Directions →
Can you copy the lines from the one that contains "What OpenSCAD source" through the end of the material below, exactly and with nothing else?

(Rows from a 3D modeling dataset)

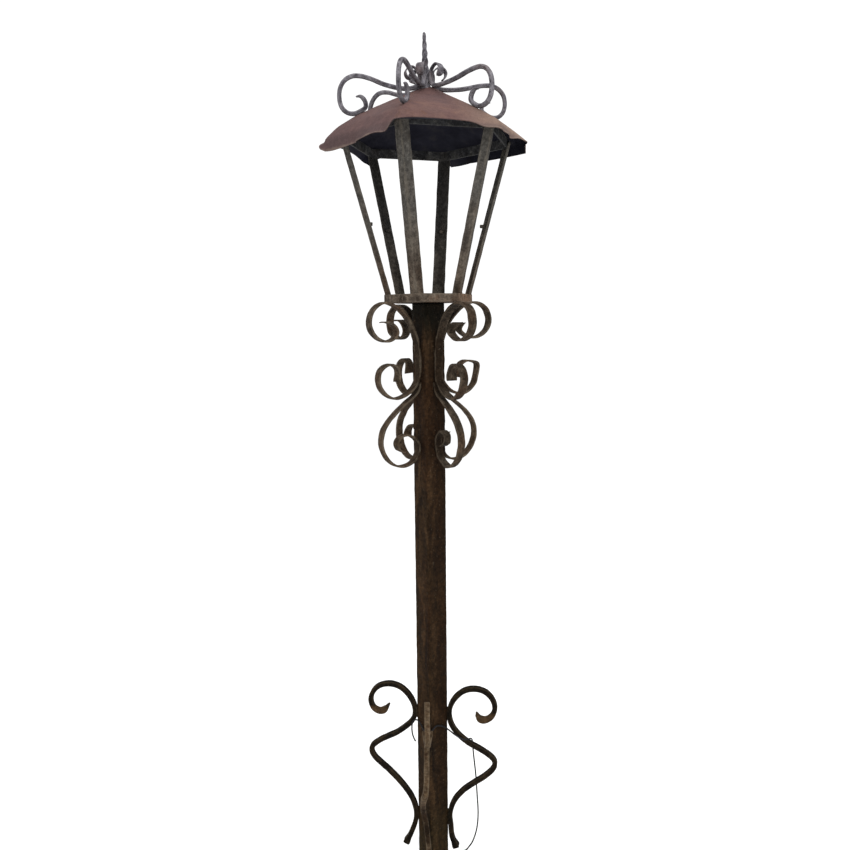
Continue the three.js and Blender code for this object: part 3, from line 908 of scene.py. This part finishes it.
def make_paints():
    bar_tones = (tone(54, 45, 37), tone(76, 66, 57), tone(100, 90, 79))
    return {
        "post": rusted_iron(
            "post_rust", (tone(23, 14, 7), tone(43, 30, 17), tone(68, 50, 33)),
            rust=tone(58, 33, 17), bare=tone(104, 90, 72),
            streaks=2.0, shift=0.0, rust_share=0.28, wear_share=0.3,
            tints=[
                # painted shade: the post's right side (X above 0) darkened, the side the light falls on less
                (fading_in("X", 0.0, 0.025), 0.85, tone(34, 20, 8)),
                (fading_in("Z", 0.3, 0.12), 0.6, tone(50, 41, 22)),
                # painted shade: the post's top, under the lantern ring, darkened towards the top
                (fading_in("Z", 1.49, 1.58), 0.85, tone(26, 26, 20)),
            ],
        ),
        "strap": rusted_iron(
            "strap_rust", (tone(46, 38, 29), tone(74, 64, 53), tone(104, 92, 78)),
            rust=tone(88, 60, 40), bare=tone(128, 116, 100),
            streaks=0.2, shift=11.0, rust_share=0.4, wear_share=0.35,
            tints=[
                (fading_in("Z", 1.46, 1.42), 0.45, tone(80, 62, 46)),
                (near_post, 0.9, tone(42, 31, 19)),
            ],
        ),
        # painted shade: a darker copy of the strap paint, standing for shade on the fourth pair of straps
        "painted_shade_strap": rusted_iron(
            "dim_strap_rust", (tone(39, 32, 24), tone(63, 54, 44), tone(89, 78, 66)),
            rust=tone(74, 50, 33), bare=tone(112, 100, 86),
            streaks=0.2, shift=13.0, rust_share=0.4, wear_share=0.35,
            tints=[(near_post, 0.9, tone(36, 25, 14))],
        ),
        "foot": rusted_iron(
            "foot_rust", (tone(14, 11, 7), tone(25, 20, 13), tone(44, 36, 25)),
            rust=tone(42, 28, 16), bare=tone(84, 70, 52),
            streaks=0.2, shift=23.0, rust_share=0.3, wear_share=0.35,
            # painted highlight: the curl tips made paler where the light falls on them
            tints=[(painted_highlight_foot_tips, 0.75, tone(86, 66, 46))],
        ),
        # painted light: a lighter copy of the foot paint, standing for the light on the front foot bar's face
        "lit_front_foot": rusted_iron(
            "front_foot_rust", (tone(66, 50, 36), tone(90, 74, 56), tone(112, 96, 78)),
            rust=tone(78, 42, 24), bare=tone(124, 110, 90),
            streaks=0.2, shift=27.0, rust_share=0.4, wear_share=0.35,
            # painted shadow: the front foot bar's lower part, below about 0.3 m, darkened
            tints=[(fading_in("Z", 0.3, 0.268), 1.0, tone(33, 23, 13))],
        ),
        "ring": rusted_iron(
            "ring_rust", (tone(66, 56, 47), tone(90, 80, 70), tone(116, 104, 92)),
            rust=tone(124, 92, 68), bare=tone(136, 126, 112),
            streaks=0.2, shift=31.0, rust_share=0.5, wear_share=0.3,
            tints=[(fading_in("X", 0.03, 0.11), 0.6, tone(124, 96, 74))],
        ),
        "bar": rusted_iron(
            "bar_rust", bar_tones, rust=tone(96, 74, 56), bare=tone(128, 120, 108),
            streaks=1.5, shift=37.0, rust_share=0.4, wear_share=0.35,
            tints=[(fading_in("Z", 1.64, 1.86), 0.85, tone(86, 84, 80))],
        ),
        "shaded_bar": rusted_iron(
            "shaded_bar_rust", (tone(50, 46, 41), tone(74, 69, 63), tone(102, 95, 86)),
            rust=tone(78, 66, 55), bare=tone(104, 99, 90),
            streaks=1.5, shift=39.0, rust_share=0.3, wear_share=0.2,
            tints=[(fading_in("Z", 1.64, 1.86), 0.8, tone(62, 62, 61))],
        ),
        "frame": rusted_iron(
            "frame_rust", (tone(46, 46, 48), tone(63, 63, 65), tone(83, 82, 80)),
            rust=tone(72, 64, 55), bare=tone(92, 92, 86),
            streaks=0.0, shift=43.0, rust_share=0.3, wear_share=0.2,
        ),
        "crown": rusted_iron(
            "crown_rust", (tone(70, 67, 73), tone(101, 98, 104), tone(133, 130, 136)),
            rust=tone(108, 84, 72), bare=tone(152, 148, 152),
            streaks=0.0, shift=41.0, rust_share=0.35, wear_share=0.4,
        ),
        "roof_outside": roof_paint(),
        "roof_inside_painted_shade": roof_underside_painted_shade(),
    }


def finish_cad_piece(name, paint):
    """Gives a CAD node that is kept as it is a material and slightly rounded edges."""
    node = nodes[name]
    for slot in node.material_slots:
        slot.material = paint
    bevel = node.modifiers.new("edges", "BEVEL")
    bevel.width, bevel.segments, bevel.limit_method = 0.8 * MM, 2, "ANGLE"


make_camera()
rubber_paint = rubber()
make_lead(rubber_paint)
make_studio()
paints = make_paints()
make_post(paints["post"])
make_scrolls(
    # the fourth straps take the copy with painted shade
    [paints["strap"], paints["strap"], paints["strap"], paints["painted_shade_strap"]],
    # the front foot bar takes the copy with painted light
    [paints["foot"], paints["foot"], paints["lit_front_foot"], paints["foot"]],
)
make_lantern(
    paints["ring"], paints["frame"],
    [paints["shaded_bar"] if i in SHADED_BARS else paints["bar"] for i in range(6)],
)
make_roof(paints["roof_outside"], paints["roof_inside_painted_shade"])
make_crown(paints["crown"])
make_finial(paints["crown"])
finish_cad_piece("base_plate", paints["post"])
finish_cad_piece("cable_gland", rubber_paint)
finish_cad_piece("lantern_floor", paints["ring"])
for i in range(6):
    finish_cad_piece(f"glass_stud_{i + 1}", paints["bar"])
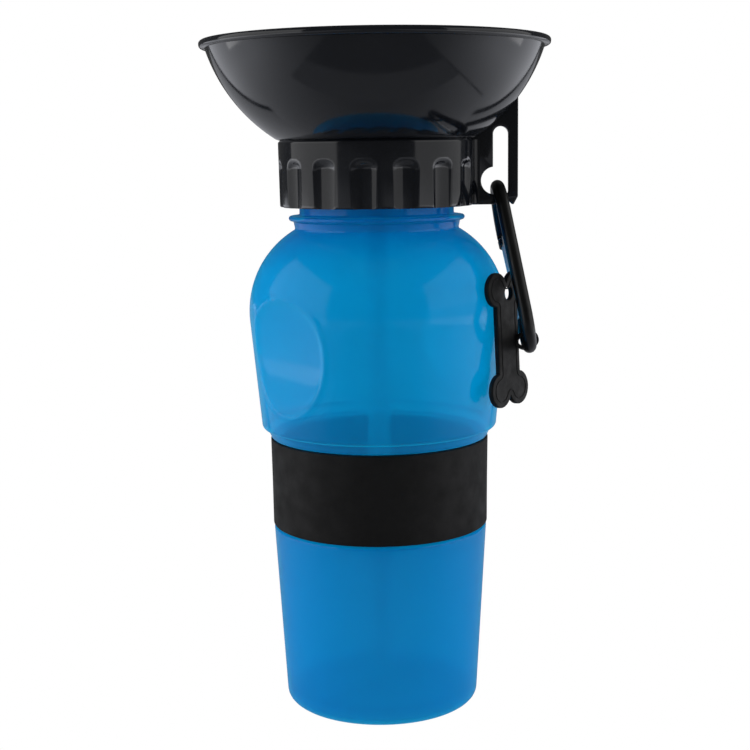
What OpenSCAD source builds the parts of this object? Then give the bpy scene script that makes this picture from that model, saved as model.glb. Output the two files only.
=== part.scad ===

Solution to this exercise →
What OpenSCAD source builds the parts of this object? Then give the bpy scene script that makes this picture from that model, saved as model.glb. Output the two files only.
=== part.scad ===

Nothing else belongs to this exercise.